Further experiments by different scientists , gave 4 more theory which were modification of their previous one's. These theories are :

J.J. Thomson's Theory

English physicist Joseph J. Thomson proposed the "plum pudding" theory of the divisible atom in 1904, after discovering electrons in 1897. His model postulated that atoms consist of a big positively-charged sphere studded with negatively charged electrons (he called them "corpuscles") like fruit in a plum pudding. He further hypothesized that the charge of the positive sphere's charge is equal to the negative charges of the electrons.
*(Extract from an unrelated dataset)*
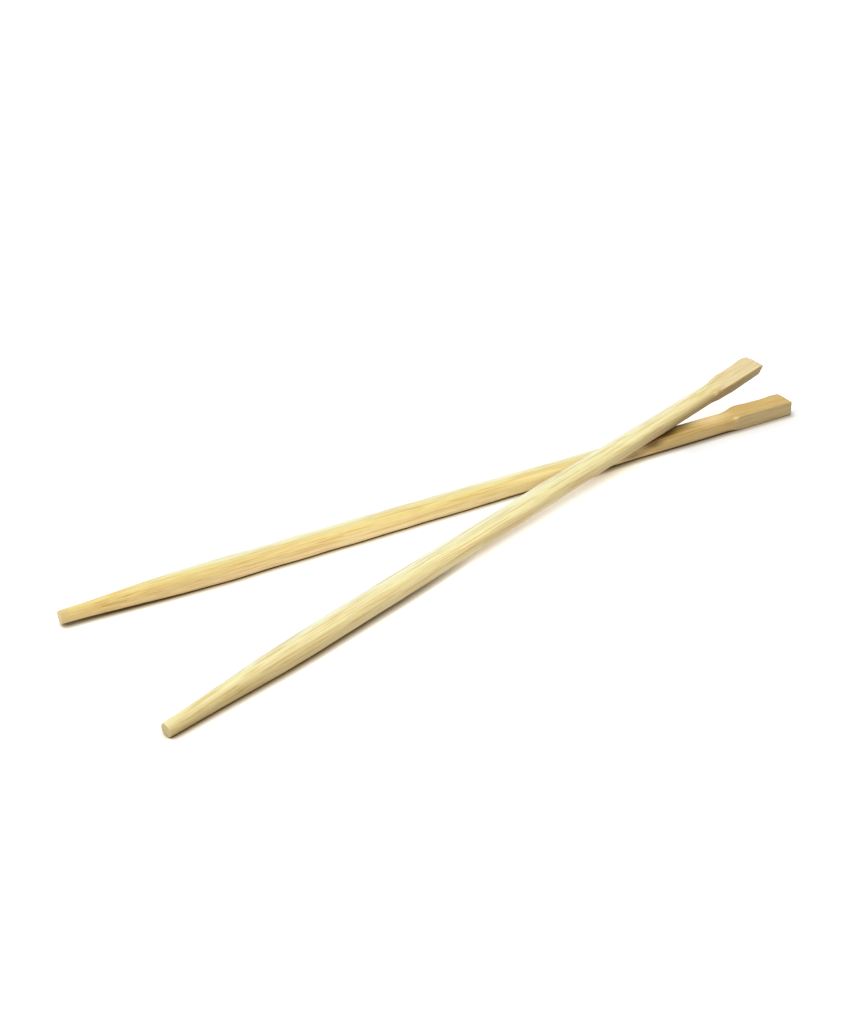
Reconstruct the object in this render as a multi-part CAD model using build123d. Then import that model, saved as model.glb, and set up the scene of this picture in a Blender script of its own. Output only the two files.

Today we call the positive charged particles protons, and the negative ones electrons.

Rutherford's Hypothesis

British physicist Ernest Rutherford proposed a nuclear model of the atom, in which a nucleus exists, in 1911. He also discovered activity in this part, namely the movement of protons and electrons within the central part of the atom. He further postulated that the number of protons in an atom equals that of the electrons. He also hypothesized that more neutral particles exist. These have come to be known as neutrons.

Bohr's Theory

Danish physicist Niels Bohr proposed in 1913 a planetary model, in which electrons revolve about the nucleus just as the planets orbit the sun. While the electrons are in orbit, they have what Bohr termed "constant energy." When these particles absorb energy and transition into a higher orbit, Bohr's theory refers to them as "excited" electrons. When the electrons return to their original orbit, they give off this energy as electromagnetic radiation.

Einstein, Heisenberg and Quantum Mechanics

From decades of painstaking research from thousands of scientists, the current atomic theory builds on work done in the 1930s by Albert Einstein, Werner Heisenberg and others. As with the earlier theories, the atom consists of a central, heavy nucleus surrounded by a number of electrons. Unlike earlier theories that treated electrons, protons and other tiny particles as definite solid "lumps," modern quantum theory treats them as statistical "clouds;" oddly, you can measure their speed exactly, or their locations, but not both at the same time. Instead of electrons behaving as planets orbiting in well-behaved elliptical paths, they whirl around in fuzzy clouds of various shapes. Atoms, then become less like hard, precise billiard balls and more like springy, round sponges. And despite being "solid" matter, they can exhibit wavelike properties such as wave length and interference patterns.

Quark Theory

As scientists looked at atoms with increasingly more powerful instruments, they discovered that the protons and neutrons that made up the nucleus were in turn made of even smaller particles. In the 1960s, physicists Murray Gell-Mann and George Zweig called these particles "quarks," borrowing a word used in a James Joyce novel. Quarks come in varieties such as "up," "down," "top" and "bottom." Protons and neutrons are formed from bundles of three quarks each: "up," "down" and "up" and "down," "up" and "down," respectively.